A few years ago people did not believe me when I said there was a gorgeous mountain valley with no tourist adaptations within an hours drive from Chiang Mai airport. During yesterday’s excursion to this Mae Kanin Tai I had to conclude the magic is gone, a resort is under construction, but maybe that is good?

The current culture of the valley, surrounded by the Opkhan national park, was doomed anyhow. Today’s rice farmers who are in their 40’s may go on for another 20 years, but their educated children will not bend backs for 300 Baht a day. The question is how the valley would develop when that happens? Establishing a resort with the aim of keeping a quiet atmosphere and admiration for nature and culture may in fact preserve some of the original cultural landscape, centuries old. Of course, ideally a resort should be placed outside the boundaries of the valley and then allow for excursions. This is what Dokmai Garden has done since the past few years in order to keep the magic intact. The current evolution was foreseen and inevitable, and maybe even the best for wildlife and wild orchids?

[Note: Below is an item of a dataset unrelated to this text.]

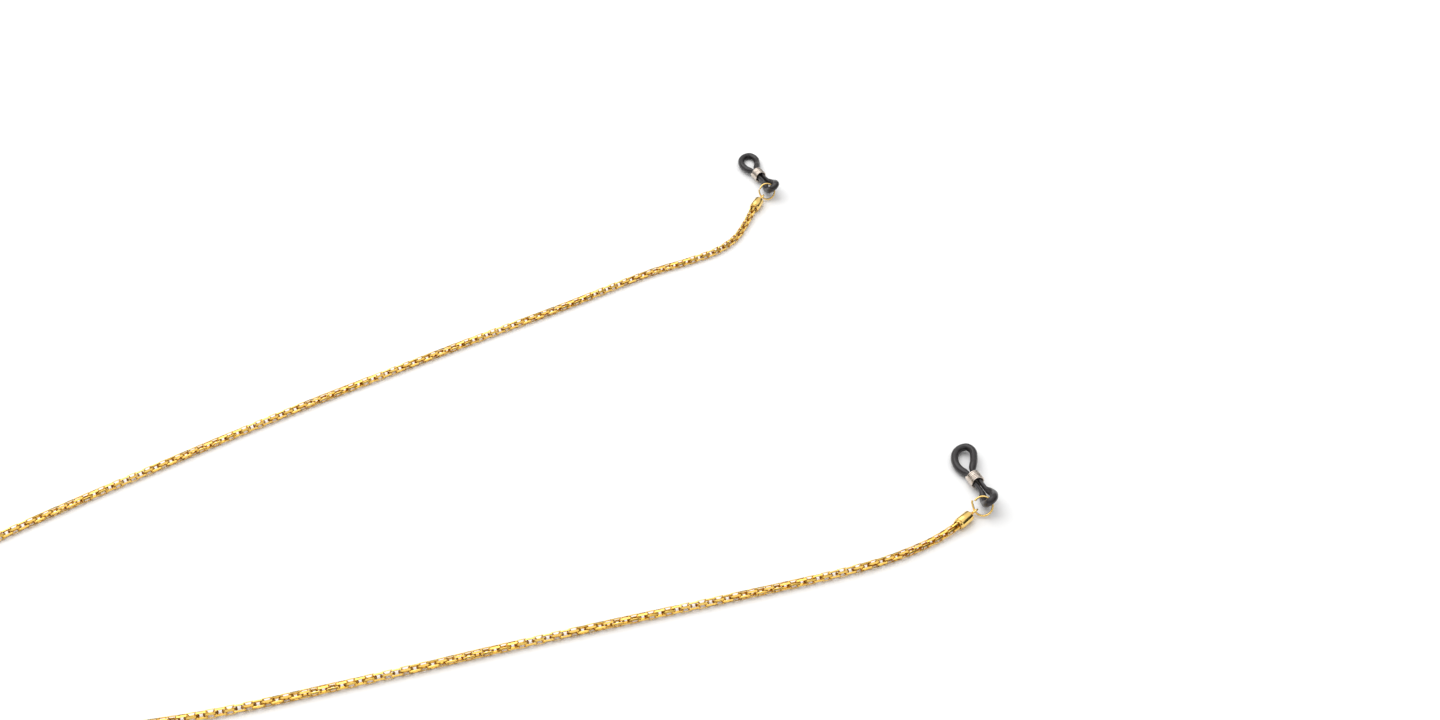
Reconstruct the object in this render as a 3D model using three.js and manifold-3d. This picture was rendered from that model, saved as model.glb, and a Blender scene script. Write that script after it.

If you wish to see the last glimpse of authentic landscape before the tourist adaptations, go there this weekend. Do not waste time trying to buy land. What could be bought has already been bought. A real estate dealer could not believe his ears when he learnt that Ketsanee at one point offered her 4 rai land near the temple for 2.6 million Baht. At present he suggested not a Baht below 5 million, but Ketsanee has decided not to sell at all.

The surrounding jungles harbour many interesting organisms. Wild orchids, wild boar and here the fleshy edible bracts of a wild ginger. According to our garden school student Emily Driskill it tastes like ‘spicy celery’. I have failed to identify it, inspite of Kai Larsen’s eminent book ‘Gingers of Thailand’. Would anyone know this species?